In sum, we are satisfied the alternative formulations of malice contained in Penal Code section 188 are deeply rooted in judicial history and encompass comparable notions of culpability. Therefore, the jury was not required to unanimously agree on its theory of malice in finding Brown guilty of second degree murder. (See generally, State v. Russell (Utah 1987) 733 P.2d [35 Cal. App. 4th 716] 162, 165-168 [pre-Schad decision ruling jury may consider alternative theories on charge of second degree murder]; People v. Johnson (1991) 187 Mich.App. 621 [468 N.W.2d 307, 310-311] [same].) The judgment is affirmed.

Wallin, J., and Rylaarsdam, J., fn. * concurred.

FN 1. Pursuant to California Rules of Court, rules 976(b) and 976.1, parts II & III of this opinion are not published, as they do not meet the standards for publication.

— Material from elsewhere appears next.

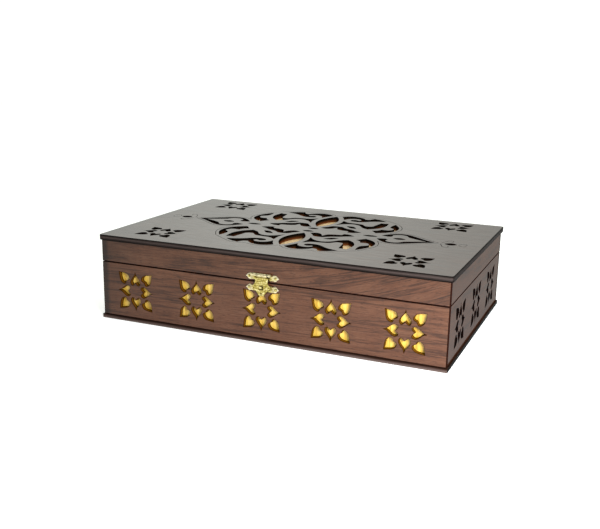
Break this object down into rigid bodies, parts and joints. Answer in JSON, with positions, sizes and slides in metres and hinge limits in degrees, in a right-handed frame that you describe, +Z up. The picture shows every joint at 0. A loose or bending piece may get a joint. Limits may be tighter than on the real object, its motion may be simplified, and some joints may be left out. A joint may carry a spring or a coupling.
{
  "type": "casket",
  "caption": "Low rectangular casket of veneered board with heart-shaped cuts in rosettes, a pierced medallion in its hinged lid, a golden lining and a small brass hasp.",
  "frame": {"origin": "bottom centre of the foot plate, on the surface that the casket stands on", "axes": "+X to the right along the front, +Y from the front to the hinges, +Z up"},
  "size_m": [0.3, 0.1997, 0.0725],
  "materials": {
    "walnut_veneer": "clear lacquer, satin",
    "gold_lining": "satin cloth on card",
    "raw_board": "bare fibreboard, matt",
    "pressed_brass": "pressed sheet, bright"
  },
  "bodies": {
    "base": {"foot_plate": "walnut_veneer", "base_front_board": "walnut_veneer", "base_back_board": "walnut_veneer", "base_left_board": "walnut_veneer", "base_right_board": "walnut_veneer", "floor_lining": "gold_lining", "front_lining": "gold_lining", "back_lining": "gold_lining", "left_lining": "gold_lining", "right_lining": "gold_lining", "hasp_catch_plate": "pressed_brass", "hasp_catch_nail_1": "pressed_brass", "hasp_catch_nail_2": "pressed_brass", "left_hinge_base_leaf": "pressed_brass", "right_hinge_base_leaf": "pressed_brass", "left_hinge_pin": "pressed_brass", "right_hinge_pin": "pressed_brass", "left_base_leaf_nail_1": "pressed_brass", "left_base_leaf_nail_2": "pressed_brass", "right_base_leaf_nail_1": "pressed_brass", "right_base_leaf_nail_2": "pressed_brass"},
    "lid": {"lid_plate": "walnut_veneer", "lid_front_rail": "walnut_veneer", "lid_back_rail": "walnut_veneer", "lid_left_rail": "walnut_veneer", "lid_right_rail": "walnut_veneer", "lid_backing": "raw_board", "hasp_hinge_plate": "pressed_brass", "hasp_pin": "pressed_brass", "hasp_hinge_nail_1": "pressed_brass", "hasp_hinge_nail_2": "pressed_brass", "left_hinge_lid_leaf": "pressed_brass", "right_hinge_lid_leaf": "pressed_brass", "left_lid_leaf_nail_1": "pressed_brass", "left_lid_leaf_nail_2": "pressed_brass", "right_lid_leaf_nail_1": "pressed_brass", "right_lid_leaf_nail_2": "pressed_brass"},
    "flap": {"hasp_flap": "pressed_brass"}
  },
  "joints": [
    {"name": "lid_hinge", "type": "hinge", "parent": "base", "child": "lid", "pos_m": [0, 0.0975, 0.04955], "axis": [-1, 0, 0], "range_deg": [0, 110]},
    {"name": "hasp_flap_hinge", "type": "hinge", "parent": "lid", "child": "flap", "pos_m": [0.001, -0.09715, 0.05555], "axis": [-1, 0, 0], "range_deg": [0, 165]}
  ]
}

FN *. Judge of the Orange Superior Court sitting under assignment by the Chairperson of the Judicial Council.

FN 2. See Miranda v. Arizona (1966) 384 U.S. 436 [16 L. Ed. 2d 694, 86 S. Ct. 1602, 10 A.L.R.3d 974].

FN 3. Unbeknownst to Forsyth, the police secretly recorded Brown's statements shortly after he began speaking.

FN *. See footnote 1, ante, page 708.

FN 5. Pursuant to CALJIC No. 8.11, the jury was instructed malice may be express or implied, but it was not required to agree on its theory of malice.

FN 6. That section provides the malice aforethought necessary to make an unlawful killing murder "may be express or implied. It is express when there is manifested a deliberate intention unlawfully to take away the life of a fellow creature. It is implied when no considerable provocation appears, or when the circumstances attending the killing show an abandoned and malignant heart. [¶] When it is shown that the killing resulted from the intentional doing of an act with express or implied malice as defined above, no other mental state need be shown to establish the mental state of malice aforethought. Neither an awareness of the obligation to act within the general body of laws regulating society nor acting despite such awareness is included within the definition of malice."

FN *. Judge of the Orange Superior Court sitting under assignment by the Chairperson of the Judicial Council.